=== Directions ===
Repeat the listing below in full, exactly as it stands.

=== Data extract ===
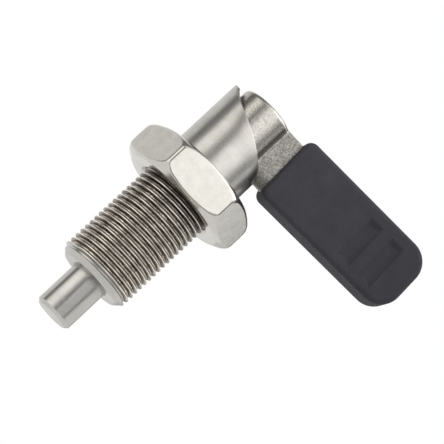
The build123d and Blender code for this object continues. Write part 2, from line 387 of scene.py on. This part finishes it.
def make_coil_spring():
    """Round wire with one closed turn at each end, both ends ground flat."""
    length = SPRING_HIGH.z - SPRING_LOW.z
    active_pitch = (length - 2 * SPRING_CLOSED_PITCH) / SPRING_ACTIVE_TURNS
    turns = SPRING_ACTIVE_TURNS + 2
    steps = turns * SPRING_STEPS_PER_TURN
    points = []
    height = SPRING_LOW.z
    for step in range(steps + 1):
        turn = step / SPRING_STEPS_PER_TURN
        for side in range(SPRING_WIRE_SIDES):
            lean = 2 * pi * side / SPRING_WIRE_SIDES
            r = SPRING_COIL_R + SPRING_WIRE_R * cos(lean)
            z = height + SPRING_WIRE_R * sin(lean)
            z = min(max(z, SPRING_LOW.z), SPRING_HIGH.z)
            points.append(turned_point(r, 2 * pi * turn, z))
        closed = turn < 1 or turn >= turns - 1
        height += (SPRING_CLOSED_PITCH if closed else active_pitch) / SPRING_STEPS_PER_TURN
    faces = ring_faces(steps + 1, SPRING_WIRE_SIDES, closed=False)
    first_end = range(SPRING_WIRE_SIDES)
    faces.append(tuple(first_end))
    faces.append(tuple(steps * SPRING_WIRE_SIDES + side for side in reversed(first_end)))
    return mesh_object("coil_spring", points, faces, smooth_angle=30.0)


# ---------------------------------------------------------------- node trees

class Nodes:
    """A short way to write node trees. Values are numbers, vectors, colours or sockets that give them."""

    def __init__(self, tree):
        self.tree = tree

    def feed(self, node, inputs):
        """Sets a node's inputs to plain values, and links them to sockets."""
        for key, value in inputs.items():
            socket = node.inputs[key]
            if isinstance(value, bpy.types.NodeSocket):
                self.tree.links.new(value, socket)
            elif socket.type == "RGBA":
                socket.default_value = (*value, 1.0)
            else:
                socket.default_value = value

    def add(self, kind, inputs=None, **settings):
        """A new node with these inputs and settings."""
        node = self.tree.nodes.new(kind)
        for key, value in settings.items():
            setattr(node, key, value)
        self.feed(node, inputs or {})
        return node

    def math(self, operation, a, b):
        """Two values added, subtracted or multiplied."""
        return self.add("ShaderNodeMath", {0: a, 1: b}, operation=operation).outputs[0]

    def weighed(self, first, second, share):
        """The sum of two values, the first with this share and the second with the rest."""
        first = self.math("MULTIPLY", first, share)
        second = self.math("MULTIPLY", second, 1 - share)
        return self.math("ADD", first, second)

    def vector_math(self, operation, a, b=(0, 0, 0)):
        """The result of a vector operation, a number for a length or a dot product."""
        node = self.add("ShaderNodeVectorMath", {0: a, 1: b}, operation=operation)
        return node.outputs["Value" if operation in ("LENGTH", "DOT_PRODUCT") else "Vector"]

    def mapped(self, value, source, target=(0.0, 1.0), interpolation="LINEAR"):
        """A value carried from a source range to a target range, and held at the target's ends."""
        inputs = {
            "Value": value,
            "From Min": source[0],
            "From Max": source[1],
            "To Min": target[0],
            "To Max": target[1],
        }
        return self.add("ShaderNodeMapRange", inputs, interpolation_type=interpolation).outputs[0]

    def ramp(self, factor, places, colours):
        """A colour that goes through these colours as the factor passes these places."""
        node = self.add("ShaderNodeValToRGB", {"Fac": factor})
        elements = node.color_ramp.elements
        while len(elements) < len(colours):
            elements.new(0.5)
        for element, place, colour in zip(elements, places, colours):
            element.position = place
            element.color = (*colour, 1.0)
        return node.outputs["Color"]

    def mixed(self, factor, first, second):
        """Two colours mixed, the second showing by the factor."""
        node = self.add("ShaderNodeMix", {"Factor": factor, 6: first, 7: second}, data_type="RGBA")
        return node.outputs[2]

    def noise(self, vector, scale=1.0, detail=3.0, roughness=0.55):
        """Smooth noise, with its scale per metre."""
        inputs = {"Vector": vector, "Scale": scale, "Detail": detail, "Roughness": roughness}
        return self.add("ShaderNodeTexNoise", inputs).outputs["Fac"]

    def stretched(self, vector, scale):
        """A vector scaled along each axis."""
        return self.add("ShaderNodeMapping", {"Vector": vector, "Scale": scale}).outputs[0]

    def flattened(self, vector):
        """A vector without its height."""
        return self.vector_math("MULTIPLY", vector, (1, 1, 0))

    def coordinate(self, vector, axis):
        """One coordinate of a vector."""
        return self.add("ShaderNodeSeparateXYZ", {0: vector}).outputs[axis]

    def axis_distance(self, place):
        """Distance of a place from the plunger's axis."""
        return self.vector_math("LENGTH", self.flattened(place))

    def bump(self, height, distance):
        """The surface's normal bent by a height, 1 standing for this distance."""
        inputs = {"Height": height, "Strength": 1.0, "Distance": distance}
        return self.add("ShaderNodeBump", inputs).outputs[0]


# ---------------------------------------------------------------- materials, in metres

# Colours from dark to light
HEAD_COLOURS = ((0.449, 0.436, 0.416), (0.528, 0.518, 0.498))
# dirt in the root, and where clean a painted highlight lighter than the steel
ROOT_DIRT_TO_HIGHLIGHT_COLOURS = ((0.165, 0.140, 0.118), (0.74, 0.68, 0.60))
# painted shade in the lower corners of the thread's grooves
CORNER_SHADE_COLOURS = ((0.046, 0.037, 0.030), (0.200, 0.163, 0.133))
FLANK_COLOURS = ((0.105, 0.088, 0.073), (0.53, 0.475, 0.41))
# bare worn steel on the crests, made lighter than the steel as a painted highlight
CREST_HIGHLIGHT_COLOUR = (0.82, 0.785, 0.73)
NUT_COLOURS = ((0.500, 0.488, 0.457), (0.550, 0.538, 0.511))
PIN_COLOURS = ((0.449, 0.439, 0.422), (0.528, 0.518, 0.502))
SPRING_COLOURS = ((0.277, 0.271, 0.264), (0.363, 0.356, 0.35))
HUB_COLOURS = ((0.33, 0.31, 0.284), (0.540, 0.524, 0.494))
ARM_COLOURS = ((0.145, 0.139, 0.129), (0.271, 0.261, 0.244), (0.449, 0.436, 0.413))
GRIP_COLOURS = ((0.037, 0.036, 0.044), (0.053, 0.052, 0.063))
# painted shade at the grip's free end
FAR_END_SHADE_COLOUR = (0.019, 0.0185, 0.0225)

# Radii at which one finish gives way to the next
BORE_TO_THREAD = (0.0086, 0.0089)
ROOT_TO_CORNER = (0.009152, 0.009162)
CORNER_TO_FLANK = (0.00934, 0.00952)
FLANK_TO_CREST = (0.00986, 0.00992)
HUB_TO_ARM = (0.00728, 0.00736)

# Heights at which the thread's finish starts, from the front chamfer and from the relief
CHAMFER_TO_THREAD = (-0.0253, -0.0250)
RELIEF_TO_THREAD = (0.0082, 0.0080)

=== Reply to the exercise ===
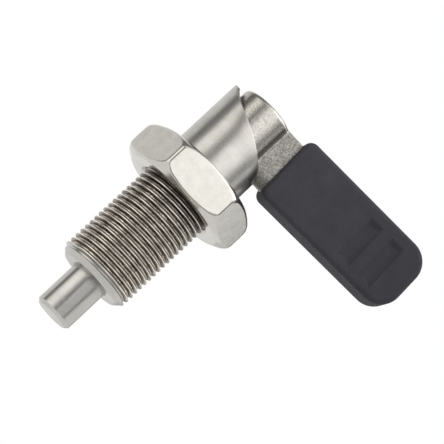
The build123d and Blender code for this object continues. Write part 2, from line 387 of scene.py on. This part finishes it.
def make_coil_spring():
    """Round wire with one closed turn at each end, both ends ground flat."""
    length = SPRING_HIGH.z - SPRING_LOW.z
    active_pitch = (length - 2 * SPRING_CLOSED_PITCH) / SPRING_ACTIVE_TURNS
    turns = SPRING_ACTIVE_TURNS + 2
    steps = turns * SPRING_STEPS_PER_TURN
    points = []
    height = SPRING_LOW.z
    for step in range(steps + 1):
        turn = step / SPRING_STEPS_PER_TURN
        for side in range(SPRING_WIRE_SIDES):
            lean = 2 * pi * side / SPRING_WIRE_SIDES
            r = SPRING_COIL_R + SPRING_WIRE_R * cos(lean)
            z = height + SPRING_WIRE_R * sin(lean)
            z = min(max(z, SPRING_LOW.z), SPRING_HIGH.z)
            points.append(turned_point(r, 2 * pi * turn, z))
        closed = turn < 1 or turn >= turns - 1
        height += (SPRING_CLOSED_PITCH if closed else active_pitch) / SPRING_STEPS_PER_TURN
    faces = ring_faces(steps + 1, SPRING_WIRE_SIDES, closed=False)
    first_end = range(SPRING_WIRE_SIDES)
    faces.append(tuple(first_end))
    faces.append(tuple(steps * SPRING_WIRE_SIDES + side for side in reversed(first_end)))
    return mesh_object("coil_spring", points, faces, smooth_angle=30.0)


# ---------------------------------------------------------------- node trees

class Nodes:
    """A short way to write node trees. Values are numbers, vectors, colours or sockets that give them."""

    def __init__(self, tree):
        self.tree = tree

    def feed(self, node, inputs):
        """Sets a node's inputs to plain values, and links them to sockets."""
        for key, value in inputs.items():
            socket = node.inputs[key]
            if isinstance(value, bpy.types.NodeSocket):
                self.tree.links.new(value, socket)
            elif socket.type == "RGBA":
                socket.default_value = (*value, 1.0)
            else:
                socket.default_value = value

    def add(self, kind, inputs=None, **settings):
        """A new node with these inputs and settings."""
        node = self.tree.nodes.new(kind)
        for key, value in settings.items():
            setattr(node, key, value)
        self.feed(node, inputs or {})
        return node

    def math(self, operation, a, b):
        """Two values added, subtracted or multiplied."""
        return self.add("ShaderNodeMath", {0: a, 1: b}, operation=operation).outputs[0]

    def weighed(self, first, second, share):
        """The sum of two values, the first with this share and the second with the rest."""
        first = self.math("MULTIPLY", first, share)
        second = self.math("MULTIPLY", second, 1 - share)
        return self.math("ADD", first, second)

    def vector_math(self, operation, a, b=(0, 0, 0)):
        """The result of a vector operation, a number for a length or a dot product."""
        node = self.add("ShaderNodeVectorMath", {0: a, 1: b}, operation=operation)
        return node.outputs["Value" if operation in ("LENGTH", "DOT_PRODUCT") else "Vector"]

    def mapped(self, value, source, target=(0.0, 1.0), interpolation="LINEAR"):
        """A value carried from a source range to a target range, and held at the target's ends."""
        inputs = {
            "Value": value,
            "From Min": source[0],
            "From Max": source[1],
            "To Min": target[0],
            "To Max": target[1],
        }
        return self.add("ShaderNodeMapRange", inputs, interpolation_type=interpolation).outputs[0]

    def ramp(self, factor, places, colours):
        """A colour that goes through these colours as the factor passes these places."""
        node = self.add("ShaderNodeValToRGB", {"Fac": factor})
        elements = node.color_ramp.elements
        while len(elements) < len(colours):
            elements.new(0.5)
        for element, place, colour in zip(elements, places, colours):
            element.position = place
            element.color = (*colour, 1.0)
        return node.outputs["Color"]

    def mixed(self, factor, first, second):
        """Two colours mixed, the second showing by the factor."""
        node = self.add("ShaderNodeMix", {"Factor": factor, 6: first, 7: second}, data_type="RGBA")
        return node.outputs[2]

    def noise(self, vector, scale=1.0, detail=3.0, roughness=0.55):
        """Smooth noise, with its scale per metre."""
        inputs = {"Vector": vector, "Scale": scale, "Detail": detail, "Roughness": roughness}
        return self.add("ShaderNodeTexNoise", inputs).outputs["Fac"]

    def stretched(self, vector, scale):
        """A vector scaled along each axis."""
        return self.add("ShaderNodeMapping", {"Vector": vector, "Scale": scale}).outputs[0]

    def flattened(self, vector):
        """A vector without its height."""
        return self.vector_math("MULTIPLY", vector, (1, 1, 0))

    def coordinate(self, vector, axis):
        """One coordinate of a vector."""
        return self.add("ShaderNodeSeparateXYZ", {0: vector}).outputs[axis]

    def axis_distance(self, place):
        """Distance of a place from the plunger's axis."""
        return self.vector_math("LENGTH", self.flattened(place))

    def bump(self, height, distance):
        """The surface's normal bent by a height, 1 standing for this distance."""
        inputs = {"Height": height, "Strength": 1.0, "Distance": distance}
        return self.add("ShaderNodeBump", inputs).outputs[0]


# ---------------------------------------------------------------- materials, in metres

# Colours from dark to light
HEAD_COLOURS = ((0.449, 0.436, 0.416), (0.528, 0.518, 0.498))
# dirt in the root, and where clean a painted highlight lighter than the steel
ROOT_DIRT_TO_HIGHLIGHT_COLOURS = ((0.165, 0.140, 0.118), (0.74, 0.68, 0.60))
# painted shade in the lower corners of the thread's grooves
CORNER_SHADE_COLOURS = ((0.046, 0.037, 0.030), (0.200, 0.163, 0.133))
FLANK_COLOURS = ((0.105, 0.088, 0.073), (0.53, 0.475, 0.41))
# bare worn steel on the crests, made lighter than the steel as a painted highlight
CREST_HIGHLIGHT_COLOUR = (0.82, 0.785, 0.73)
NUT_COLOURS = ((0.500, 0.488, 0.457), (0.550, 0.538, 0.511))
PIN_COLOURS = ((0.449, 0.439, 0.422), (0.528, 0.518, 0.502))
SPRING_COLOURS = ((0.277, 0.271, 0.264), (0.363, 0.356, 0.35))
HUB_COLOURS = ((0.33, 0.31, 0.284), (0.540, 0.524, 0.494))
ARM_COLOURS = ((0.145, 0.139, 0.129), (0.271, 0.261, 0.244), (0.449, 0.436, 0.413))
GRIP_COLOURS = ((0.037, 0.036, 0.044), (0.053, 0.052, 0.063))
# painted shade at the grip's free end
FAR_END_SHADE_COLOUR = (0.019, 0.0185, 0.0225)

# Radii at which one finish gives way to the next
BORE_TO_THREAD = (0.0086, 0.0089)
ROOT_TO_CORNER = (0.009152, 0.009162)
CORNER_TO_FLANK = (0.00934, 0.00952)
FLANK_TO_CREST = (0.00986, 0.00992)
HUB_TO_ARM = (0.00728, 0.00736)

# Heights at which the thread's finish starts, from the front chamfer and from the relief
CHAMFER_TO_THREAD = (-0.0253, -0.0250)
RELIEF_TO_THREAD = (0.0082, 0.0080)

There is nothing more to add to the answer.